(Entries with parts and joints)
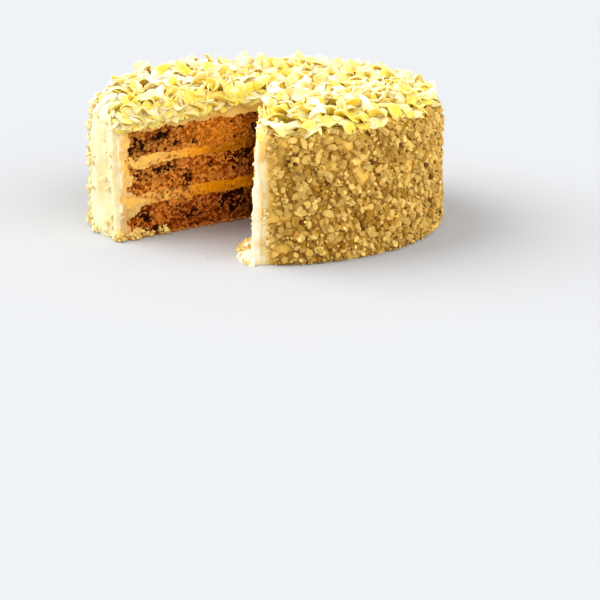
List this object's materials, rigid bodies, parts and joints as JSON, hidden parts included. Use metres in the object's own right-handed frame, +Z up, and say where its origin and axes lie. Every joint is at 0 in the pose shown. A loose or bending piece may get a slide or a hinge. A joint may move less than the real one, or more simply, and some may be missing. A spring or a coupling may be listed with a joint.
{
  "type": "sans rival cake",
  "caption": "Round layer cake with one slice cut out: nutty sponges and cream fillings in a cream coat, curled shavings on top, chopped nuts on the side.",
  "frame": {"origin": "middle of the round footprint, on the surface that the cake stands on", "axes": "+Z up along the cake's axis; the missing slice opens towards -Y and -X"},
  "size_m": [0.212, 0.2114, 0.0848],
  "materials": {
    "sponge": "matt, crumbly brown-gold sponge",
    "filling": "satin golden butter cream",
    "cream_and_nuts": "satin pale yellow cream, shavings and chopped nuts"
  },
  "bodies": {
    "root": {"sponge_bottom": "sponge", "filling_lower": "filling", "sponge_middle": "sponge", "filling_upper": "filling", "sponge_top": "sponge", "cream_coat": "cream_and_nuts"}
  },
  "joints": []
}
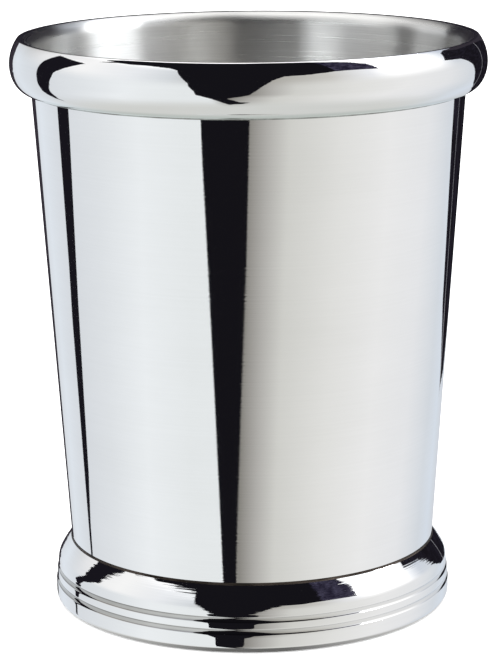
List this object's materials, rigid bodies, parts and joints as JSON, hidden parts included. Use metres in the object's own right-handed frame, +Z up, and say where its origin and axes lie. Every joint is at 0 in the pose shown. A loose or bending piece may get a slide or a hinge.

**What you have to do:** Go through the records above and set each one down exactly, please.

**Solution to this problem:**
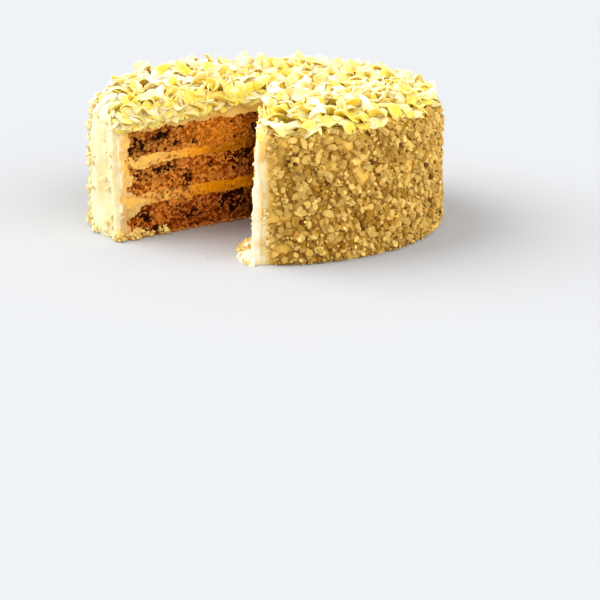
List this object's materials, rigid bodies, parts and joints as JSON, hidden parts included. Use metres in the object's own right-handed frame, +Z up, and say where its origin and axes lie. Every joint is at 0 in the pose shown. A loose or bending piece may get a slide or a hinge. A joint may move less than the real one, or more simply, and some may be missing. A spring or a coupling may be listed with a joint.
{
  "type": "sans rival cake",
  "caption": "Round layer cake with one slice cut out: nutty sponges and cream fillings in a cream coat, curled shavings on top, chopped nuts on the side.",
  "frame": {"origin": "middle of the round footprint, on the surface that the cake stands on", "axes": "+Z up along the cake's axis; the missing slice opens towards -Y and -X"},
  "size_m": [0.212, 0.2114, 0.0848],
  "materials": {
    "sponge": "matt, crumbly brown-gold sponge",
    "filling": "satin golden butter cream",
    "cream_and_nuts": "satin pale yellow cream, shavings and chopped nuts"
  },
  "bodies": {
    "root": {"sponge_bottom": "sponge", "filling_lower": "filling", "sponge_middle": "sponge", "filling_upper": "filling", "sponge_top": "sponge", "cream_coat": "cream_and_nuts"}
  },
  "joints": []
}
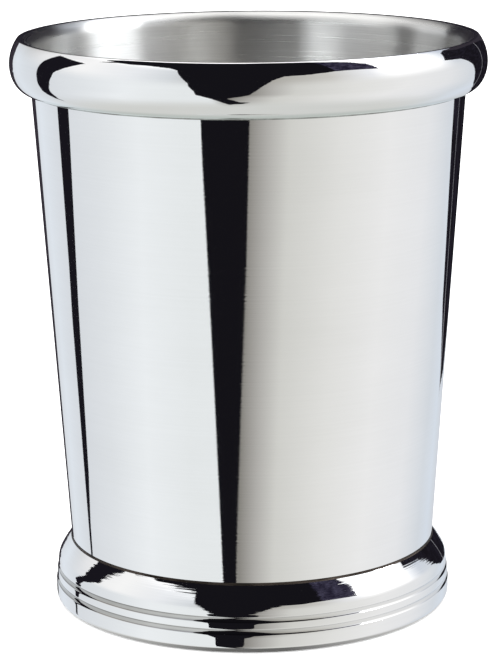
List this object's materials, rigid bodies, parts and joints as JSON, hidden parts included. Use metres in the object's own right-handed frame, +Z up, and say where its origin and axes lie. Every joint is at 0 in the pose shown. A loose or bending piece may get a slide or a hinge.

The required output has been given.